Nein. Es ist bislang kein einziges Cluster bekannt, das aufgrund eines Theaterbesuchs entstanden wäre. Seit Ostern steigen die Zahlen wieder leicht, aber das steht nicht Bezug mit den Theatern, außerdem scheint derzeit alles unter Kontrolle zu sein.
Worauf führen Sie es zurück, dass die hohen Fallzahlen vom Winter mittlerweile stark zurückgegangen sind?
Aufgrund der gesetzlichen Verordnungen ist es derzeit nicht erlaubt, die eigene Region zu verlassen, was allerdings auch die Kulturveranstaltungen trifft, da uns Personen außerhalb von Barcelona nicht besuchen können. Außerdem gilt eine strenge Ausgangssperre in der Nacht zwischen 22 und 6 Uhr, was freilich auch die Beginnzeiten der Veranstaltungen beeinflusst. Üblicherweise beginnen bei uns die Vorstellungen um 20 Uhr, aber derzeit ist es 19 Uhr. Wir versuchen derzeit in Gesprächen mit der Regierung eine Ausnahmeregelung für Kulturbesucher und eine Erhöhung der Besucherkapazität zu erreichen.

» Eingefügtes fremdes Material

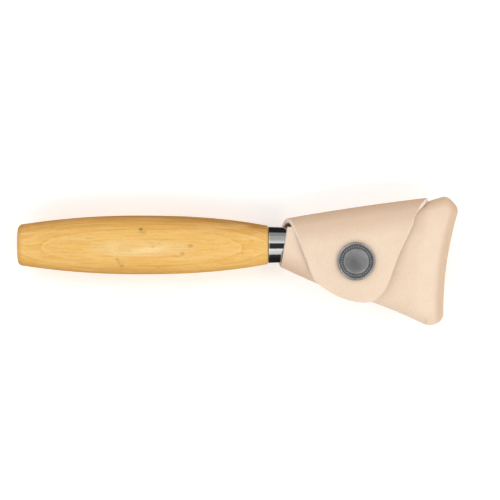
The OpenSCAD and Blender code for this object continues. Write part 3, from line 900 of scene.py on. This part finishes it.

Wenn man weniger Eintrittskarten verkaufen darf, dann macht man weniger Umsatz. Wie geht es den Häusern finanziell?
Finanziell ist die Situation natürlich überhaupt nicht nachhaltig, den Häusern geht es damit unterschiedlich. Besonders hart trifft es den privat geführten Palau de la Música, für den die touristischen Führungen durch diese Sehenswürdigkeit immer eine wichtige Einnahmequelle waren.
Wie geht es weiter?
Der Kulturbetrieb läuft, und wir haben wunderbare Konzerte – gestern war zum Beispiel Daniele Gatti mit dem Mahler Chamber Orchestra im Palau de la Música. Wir üben uns daher im Optimismus, arbeiten aber intensiv daran, bei den Behörden ein größeres Bekenntnis zur Kultur zu erreichen und die Beschränkungen für Kulturkonsumenten zu lockern. Außerdem rechnen wir damit, ab dem Sommer wieder Touristen empfangen zu dürfen.
Martina Ribalta arbeitete u.a. beim renommierten Festival Schubertíada Vilabertran bevor sie im Juni 2020 die Koordinierung der Aktivitäten von Barcelona Obertura übernahm – diese Interessensgemeinschaft wurde vom Opernhaus Liceu, den Konzerthäusern Palau de la Música und Auditori sowie in Zusammenarbeit mit der gemeinnützigen Gesellschaft Barcelona Global ins Leben gerufen, um mit abgestimmten Veranstaltungen das Angebot an klassischer Musik und Oper in Barcelona bekannter zu machen. // www.barcelonaobertura.com/en
Das Interview wurde am 13. April via Internet-Video-Call in englischer Sprache geführt.